Driving in the wet and having the extra weight of a caravan to consider, it makes sense to leave a considerably larger stopping distance between your vehicle and the vehicle ahead.

Dip your headlights.

Use dipped headlights when visibility is 'seriously reduced, but don't turn on fog lights unless the visibility is limited to just 100 meters as you risk dazzling other drivers.

Look out for potholes

Harsher weather means more potholes. Be on the lookout. Where possible, drive around these or straddle them. You never know how deep the hole might be.

Towing through deep water

Driving through flooded roads while towing a caravan should be avoided at all times.

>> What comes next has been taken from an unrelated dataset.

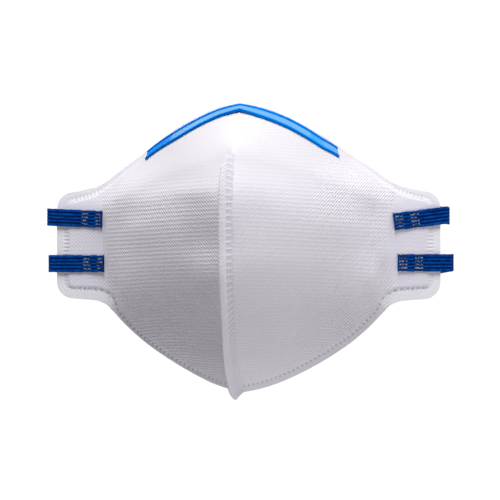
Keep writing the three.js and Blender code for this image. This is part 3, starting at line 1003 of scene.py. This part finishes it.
# ---------------------------------------------------------------------------------------------
# Camera, floor and light


def look(azimuth, elevation):
    return Vector((
        math.sin(azimuth) * math.cos(elevation),
        -math.cos(azimuth) * math.cos(elevation),
        math.sin(elevation),
    ))


def point_at(thing, target):
    thing.rotation_euler = (target - thing.location).to_track_quat("-Z", "Y").to_euler()


def add_camera():
    data = bpy.data.cameras.new("camera")
    data.sensor_width = SENSOR_WIDTH
    data.lens = SENSOR_WIDTH * CAMERA_DISTANCE / VIEW_WIDTH
    data.clip_start, data.clip_end = 0.05, 50
    camera = bpy.data.objects.new("camera", data)
    bpy.context.scene.collection.objects.link(camera)
    right = Vector((math.cos(CAMERA_AZIMUTH), math.sin(CAMERA_AZIMUTH), 0))
    aim = right * AIM_ASIDE
    camera.location = aim + look(CAMERA_AZIMUTH, 0) * CAMERA_DISTANCE
    point_at(camera, aim)
    bpy.context.scene.camera = camera


def add_light(name, direction, power):
    data = bpy.data.lights.new(name, "AREA")
    data.shape = "DISK"
    data.size = LIGHT_SIZE
    data.energy = power
    light = bpy.data.objects.new(name, data)
    bpy.context.scene.collection.objects.link(light)
    light.location = direction * LIGHT_DISTANCE
    point_at(light, Vector())


def add_stage():
    """Pale round floor well below the mask. It glows weakly as light, and more to the camera."""
    height = cad_low.z - FLOOR_DROP
    turns = [TURN * i / FLOOR_SIDES for i in range(FLOOR_SIDES)]
    points = [(FLOOR_RADIUS * math.cos(a), FLOOR_RADIUS * math.sin(a), height) for a in turns]
    mesh = bpy.data.meshes.new("floor")
    mesh.from_pydata(points, [], [list(range(FLOOR_SIDES))])
    n = Nodes("pale_floor")
    n.shader.inputs["Base Color"].default_value = (0.72, 0.72, 0.73, 1)
    n.shader.inputs["Roughness"].default_value = 0.9
    n.shader.inputs["Emission Color"].default_value = (1, 1, 1, 1)
    seen = n.node("ShaderNodeLightPath").outputs["Is Camera Ray"]
    n.link(n.range(seen, 0, 1, FLOOR_GLOW, FLOOR_SEEN), n.shader.inputs["Emission Strength"])
    mesh.materials.append(n.material)
    floor = bpy.data.objects.new("floor", mesh)
    bpy.context.scene.collection.objects.link(floor)


def add_world():
    """White studio surround that only the camera sees, and that gives no light."""
    world = bpy.data.worlds.new("studio")
    world.use_nodes = True
    tree = world.node_tree
    seen = tree.nodes.new("ShaderNodeLightPath").outputs["Is Camera Ray"]
    strength = tree.nodes.new("ShaderNodeMapRange")
    tree.links.new(seen, strength.inputs["Value"])
    strength.inputs["To Min"].default_value = 0.0
    strength.inputs["To Max"].default_value = SURROUND
    background = tree.nodes["Background"]
    background.inputs["Color"].default_value = (1.0, 1.0, 1.0, 1)
    tree.links.new(strength.outputs[0], background.inputs["Strength"])
    bpy.context.scene.world = world


# ---------------------------------------------------------------------------------------------
# Making it

add_camera()
add_stage()
add_world()
for name, (azimuth, elevation, power) in LIGHTS.items():
    add_light(name, look(math.radians(azimuth), math.radians(elevation)), power)

bpy.context.scene.view_settings.view_transform = "Standard"

fabric = nonwoven("layered_nonwoven")
body = mask_body(fabric)
fin = centre_fin(fabric)
clip = nose_clip(moulded_blue("moulded_blue"))
braid = elastic("blue_elastic")
straps = {name: head_strap(name, strap, braid) for name, strap in STRAPS.items()}

for piece, node, finish in (
    (body, "mask_body", "filter_fabric"),
    (fin, "centre_fin", "filter_fabric"),
    (clip, "nose_clip", "nose_clip_plastic"),
    *((strap, name, "strap_elastic") for name, strap in straps.items()),
):
    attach(piece, "root")
    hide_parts(node)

According to the AA, it is not safe to drive through water that is deeper than 10cm (4in). 

Different cars have varying fording depths, and the average touring caravan is not suitable for towing through flooded roads. 

The depth that is safe for your car may not be safe for your caravan, as the caravan's floor vents may be lower than the towing vehicle's fording depth. 

Any water that enters the caravan can cause severe damage to the carpets, floors, upholstery, and wooden units. 

If you are unsure about the depth of standing water, it is best to avoid the risk.

Be Prepared

If you're towing a caravan in windy conditions or rain, go equipped with plenty of warning lights and reflectors. If there's an accident or breakdown of any kind, you’ll be able to use them to let other drivers know there’s a problem.

Tow Safely

There you have it. You’re now prepared for the onslaught of heavy rain and you will be able to make your journey safely and with ease.